Saniona reports positive results from Phase IIa trial of Tesomet to treat type 2 diabetes


Denmark-based biotech company Saniona has reported positive results from its Phase IIa clinical trial of Tesomet to treat type 2 diabetes.

Tesomet is a combination of tesofensine and metoprolol believed to treat metabolic syndromes and eating disorders, including Prader-Willi syndrome (PWS), binge eating, type 2 diabetes and fatty liver diseases such as NASH.

The Phase IIa trial included 60 patients who were administered with Tesomet and placebo.

The trial was primarily focused on establishing the efficacy of Tesomet as a result of reduction in heart rate compared with placebo.

Other important secondary and exploratory endpoints of the trial are to determine a reduction in weight and waist circumference as a result of treatment with Tesomet compared with placebo.

Results were indicative of the trial meeting its primary endpoint, with the mean heart rate reduced by an average of 4.3 beats per minute (bpm) compared with a 0.2bpm reduction as a result of placebo treatment.

"About 80% of patients with type 2 diabetes have cardiovascular risk factors, including high blood pressure.

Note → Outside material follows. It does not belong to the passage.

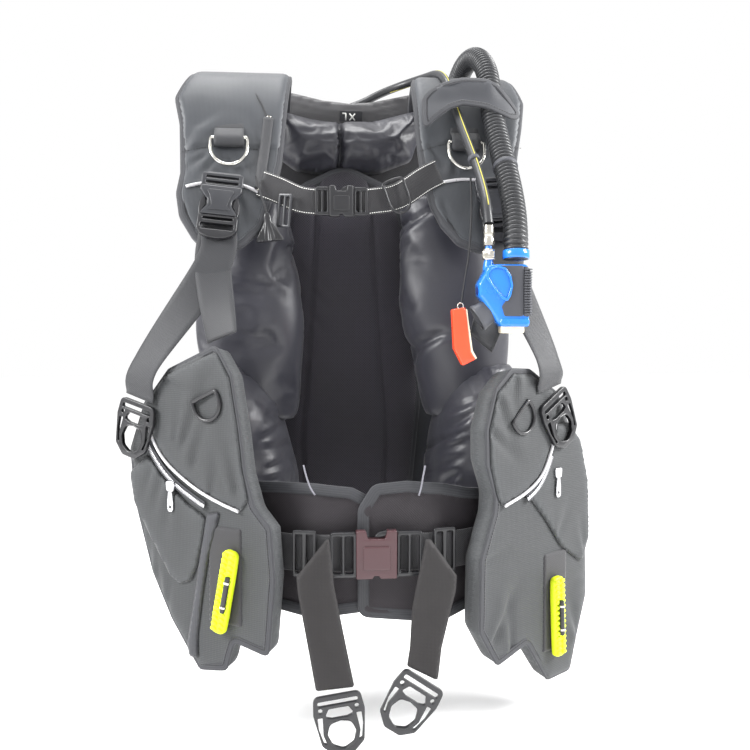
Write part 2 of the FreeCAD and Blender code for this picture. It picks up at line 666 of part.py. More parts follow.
grip_edge = [(12.5, -3), (17, -6), (21, -14), (21, -76), (17, -84), (12.5, -85)]
grip = plate_body("inflator_grip", [rounded_loop(grip_edge, 3)], "grip_wall")
node("inflator_grip", grip, at(HOSE_FOOT[0], HOSE_FOOT[1] + size("grip_wall") / 2, HOSE_FOOT[2]))

cover_edge = [(-42, -34), (-36, -18), (-20, -15), (-7, -24), (-2, -40), (-2, -60), (-10, -64)]
cover = plate_body("inflator_cover", [rounded_loop(cover_edge, 9)], "cover_wall")
soften(cover, 1.4, on_face("y", -size("cover_wall")))
cover_y = HOSE_FOOT[1] - size("inflator_wall") / 2 - GAP
node("inflator_cover", cover, at(HOSE_FOOT[0], cover_y, HOSE_FOOT[2]))

button_edge = rounded_loop(box_corners(-17, 9, -25.5, -4.5), 3)
button = plate_body("deflate_button", [button_edge], "button_tall", "XY_Plane")
node("deflate_button", button, at(HOSE_FOOT[0], HOSE_FOOT[1] + 15, HOSE_FOOT[2] - 97))

side_button = new_body("inflate_button")
side_sketch = sketch_on(side_button, "YZ_Plane")
side_sketch.addGeometry(circle(0, 0, 9), False)
side_pad = side_button.newObject("PartDesign::Pad", "Pad")
side_pad.Profile = side_sketch
side_pad.Length = 11
soften(side_button, 2, on_face("x", 0))
node("inflate_button", side_button, at(HOSE_FOOT[0] - 58, HOSE_FOOT[1], HOSE_FOOT[2] - 37))

mouth = new_body("mouthpiece")
mouth_sketch = sketch_on(mouth, "XY_Plane")
mouth_sketch.addGeometry(Part.Ellipse(V(19, 0, 0), V(0, 14, 0), V(0, 0, 0)), False)
mouth_pad = mouth.newObject("PartDesign::Pad", "Pad")
mouth_pad.Profile = mouth_sketch
mouth_pad.Length = 24
mouth_hollow = sketch_on(mouth, "XY_Plane", 24)
mouth_hollow.addGeometry(Part.Ellipse(V(15.5, 0, 0), V(0, 10.5, 0), V(0, 0, 0)), False)
pocket(mouth, mouth_hollow, 20)
MOUTH_AXIS = V(-0.84, 0, -0.54)
mouth_spin = FreeCAD.Rotation(V(-0.54, 0, 0.84), V(0, 1, 0), MOUTH_AXIS, "ZXY")
mouth_spot = V(*HOSE_FOOT) + V(-36, 0, -64.5) + MOUTH_AXIS * 1.5
node("mouthpiece", mouth, FreeCAD.Placement(mouth_spot, mouth_spin))

FITTING = (HOSE_FOOT[0] - 32, HOSE_FOOT[1], HOSE_FOOT[2])
sleeve = plate_body("qd_fitting", [circle(0, 0, 8.5), circle(0, 0, 5.2)], "handle_wall", "XY_Plane")
node("qd_fitting", sleeve, at(FITTING[0], FITTING[1], FITTING[2] - 5))

# ---------------------------------------------------------------- hoses and cords
HOSE_ROUTE = [(166, -80, 437), (167, -78, 474), (172, -94, 520), (178, -138, 549), (187, -190, 551),
              (194, -236, 521), (193, -270, 476), (193, -291, 428), (199, -324, 378), (203, -360, 331),
              (203, -391, 288), (201, -413, 256), (200, -424, 232), (200, -425, 212)]
LP_ROUTE = [(-12, -104, 482), (14, -98, 492), (46, -98, 510), (86, -112, 524), (116, -150, 530),
            (134, -196, 527), (142, -242, 502), (146, -274, 458), (152, -302, 418), (160, -332, 378),
            (165, -362, 342), (167, -392, 312), (168, -414, 288), (168, -424, 264)]
WHISTLE_ROUTE = [(152, -326, 338), (150, -344, 304), (144, -370, 264), (136, -396, 222), (126, -416, 184),
                 (119, -428, 152)]
DUMP_ROUTE = [(-157, -325, 336), (-153, -330, 316), (-147, -335, 299), (-142, -337, 284)]
cord_tube("corrugated_hose", HOSE_ROUTE, "hose_diameter")
cord_tube("lp_hose", LP_ROUTE, "lp_diameter")
cord_tube("whistle_cord", WHISTLE_ROUTE, "lanyard_diameter")
cord_tube("dump_cord", DUMP_ROUTE, "lanyard_diameter")

elbow = new_body("hose_elbow")
elbow_sketch = sketch_on(elbow, "XY_Plane")
elbow_sketch.addGeometry(circle(0, 0, 21), False)
elbow_pad = elbow.newObject("PartDesign::Pad", "Pad")
elbow_pad.Profile = elbow_sketch
elbow_pad.Length = 26
flange = sketch_on(elbow, "XZ_Plane", 0)
flange.addGeometry(circle(0, 4, 24), False)
flange_pad = elbow.newObject("PartDesign::Pad", "Flange")
flange_pad.Profile = flange
flange_pad.Length = 23
node("hose_elbow", elbow, at(166, -80, 409))

FERRULES = {
    "lower": (V(168, -424.5, 237), V(0, 0, 1)),
    "upper": (V(-12.6, -104.1, 481.8), V(-26, -6, -10)),
}
ferrules = []
for name, (spot, direction) in FERRULES.items():
    ferrule = doc.addObject("Part::Cylinder", "ferrule_" + name)
    ferrule.Radius = 8
    ferrule.Height = 24
    ferrule.Placement = FreeCAD.Placement(spot, FreeCAD.Rotation(V(0, 0, 1), direction))
    ferrules.append(ferrule)
group("hose_ferrules", ferrules)

whistle_edge = [(-9, 0), (9, 3), (17, -56), (24, -67), (6, -76), (-6, -53)]
whistle = plate_body("whistle", [rounded_loop(whistle_edge, 1.5)], "whistle_wall")
node("whistle", whistle, at(114.5, -428 + size("whistle_wall") / 2, 146))

knob_profile = [(0, 0), (5, 0), (6.5, -6), (5.5, -12), (11, -36), (9, -40), (0, -40)]
knob = new_body("dump_knob")
knob_sketch = sketch_on(knob, "XZ_Plane")
knob_points = [V(x, z, 0) for x, z in knob_profile]
for i, point in enumerate(knob_points):
    knob_sketch.addGeometry(Part.LineSegment(point, knob_points[(i + 1) % len(knob_points)]), False)
turned = knob.newObject("PartDesign::Revolution", "Turned")
turned.Profile = knob_sketch
turned.ReferenceAxis = (knob_sketch, ["V_Axis"])
turned.Angle = 360
node("dump_knob", knob, at(-142, -337, 283.5))

valve = plate_body("rear_dump_valve", [circle(0, 0, 26)], "band_wall")
valve_dome = sketch_on(valve, "XZ_Plane")
valve_dome.addGeometry(circle(0, 0, 20), False)
pad(valve, valve_dome, "plate_wall", reverse=True)
node("rear_dump_valve", valve, at(-118, -105, -175))

# ---------------------------------------------------------------- checks and export
doc.recompute()
failed = [item.Label for item in doc.Objects if "Invalid" in item.State or "Error" in item.State]
if failed:
    raise RuntimeError("failed objects: " + ", ".join(failed))
for label, thing in nodes.items():
    if thing.Shape.isNull() or not thing.Shape.isValid():
        raise RuntimeError("bad shape: " + label)
    thing.Shape.exportStep("parts/" + label + ".step")
print(len(nodes), "nodes written")
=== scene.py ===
# %% [markdown]
# # A dive vest, rebuilt piece by piece
#
# This lesson dresses a hidden engineering model of a buoyancy vest with the parts an eye sees: puffed
# air cells, coarse pocket cloth, woven straps, moulded buckles, hoses and an inflator. Every piece is
# made in metres, in the same space as the engineering model: +Z is up, -Y is the side that the wearer
# faces and +X is the wearer's left. Each cell makes one thing and prints what it made.

# %% Load the engineering model
import math
import bmesh
import bpy
import numpy as np
from mathutils import Matrix, Vector, geometry, noise


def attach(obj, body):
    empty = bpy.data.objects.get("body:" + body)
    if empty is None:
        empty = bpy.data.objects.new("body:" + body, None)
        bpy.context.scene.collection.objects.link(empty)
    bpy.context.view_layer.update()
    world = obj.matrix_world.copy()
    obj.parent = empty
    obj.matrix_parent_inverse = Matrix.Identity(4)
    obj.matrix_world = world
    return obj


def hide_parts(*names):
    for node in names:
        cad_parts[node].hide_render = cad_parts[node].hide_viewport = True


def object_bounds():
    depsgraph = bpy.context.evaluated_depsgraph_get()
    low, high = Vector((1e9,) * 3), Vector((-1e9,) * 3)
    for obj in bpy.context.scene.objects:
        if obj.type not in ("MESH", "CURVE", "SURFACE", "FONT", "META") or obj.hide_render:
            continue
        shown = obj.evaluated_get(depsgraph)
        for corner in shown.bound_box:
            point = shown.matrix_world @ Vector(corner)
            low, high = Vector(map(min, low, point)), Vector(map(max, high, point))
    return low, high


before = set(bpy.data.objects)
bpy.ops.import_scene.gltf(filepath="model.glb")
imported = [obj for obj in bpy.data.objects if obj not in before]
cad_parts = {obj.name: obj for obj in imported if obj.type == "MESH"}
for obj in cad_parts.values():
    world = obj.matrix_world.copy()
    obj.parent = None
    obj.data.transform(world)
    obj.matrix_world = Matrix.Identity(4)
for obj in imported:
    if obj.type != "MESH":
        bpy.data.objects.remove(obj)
cad_box = [list(corner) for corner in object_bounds()]
MM = 0.001
print("hidden model", len(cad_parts), "nodes, box", [[round(v, 3) for v in c] for c in cad_box])

# %% [markdown]
# ## The viewpoint
#
# The camera comes first, because everything after it is judged through it. A vest is shown from
# chest height, a little from the wearer's right, with a lens close enough that the lower pockets look
# larger than the shoulders. A plain camera object aimed with a track quaternion does that; the aim
# point and the distance are the two numbers that place it.

# %% Camera
AIM = Vector((0.008, -0.370, 0.055))
AZIMUTH, ELEVATION, DISTANCE = math.radians(-6), math.radians(3), 1.35
backwards = Vector((math.sin(AZIMUTH) * math.cos(ELEVATION), -math.cos(AZIMUTH) * math.cos(ELEVATION),
                    math.sin(ELEVATION)))
camera_data = bpy.data.cameras.new("camera")
camera_data.lens = 46.13
camera = bpy.data.objects.new("camera", camera_data)
camera.location = AIM + backwards * DISTANCE
camera.rotation_mode = "QUATERNION"
camera.rotation_quaternion = (-backwards).to_track_quat("-Z", "Y")
bpy.context.scene.collection.objects.link(camera)
bpy.context.scene.camera = camera
print("camera at", [round(v, 3) for v in camera.location])

# %% [markdown]
# ## Two helpers for colour and nodes
#
# Paint charts and screens give colours as sRGB hex values, while the renderer adds light up in linear
# numbers, so one function turns the first into the second. A second function adds a node, sets its
# options and fills its inputs: a plain value is typed into the socket, and an output socket is linked.

# %% Colour and node helpers
def linear(code):
    """A linear RGBA colour from an sRGB hex code."""
    channels = [int(code[i:i + 2], 16) / 255 for i in (1, 3, 5)]
    return tuple(c / 12.92 if c <= 0.04045 else ((c + 0.055) / 1.055) ** 2.4 for c in channels) + (1.0,)


def add_node(tree, kind, inputs=None, **settings):
    """One node with its settings; inputs maps a socket's name or number to a value or an output."""
    made = tree.nodes.new(kind)
    for name, value in settings.items():
        setattr(made, name, value)
    for key, value in (inputs or {}).items():
        if isinstance(value, bpy.types.NodeSocket):
            tree.links.new(value, made.inputs[key])
        else:
            made.inputs[key].default_value = value
    return made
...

Data clearly supports that Tesomet can be targeted for this large group."

The trial automatically met its secondary endpoints with reduced systolic and diastolic blood pressures recording a numerical reduction of 3.1 millimetres of mercury (mmHg) and 2.2mmHg.

Saniona CEO Jørgen Drejer said: "Our initial take on the data is that Tesomet has the potential to become a highly effective weight loss product with a benign safety profile that may reduce long-term cardiovascular risk factors.

“About 80% of patients with type 2 diabetes have cardiovascular risk factors, including high blood pressure. Data clearly supports that Tesomet can be targeted for this large group.

“Furthermore, we remain optimistic about the possibility to address glycemic endpoints in long-term studies due to the statistical significant reduction in weight loss seen already after 12 weeks and the numeric reduction in liver fat achieved in this study."

Out of the 60 patients, 58 completed the trial, while the other two patients were both in the placebo group.

The company noted that there was only one serious adverse event reported, which occurred in a patient dosed with placebo.

Dry mouth, nausea, impaired gastric emptying, fatigue, sweating, muscle spasm, dizziness, headache and restlessness were the most frequently reported adverse events in patients treated with Tesomet.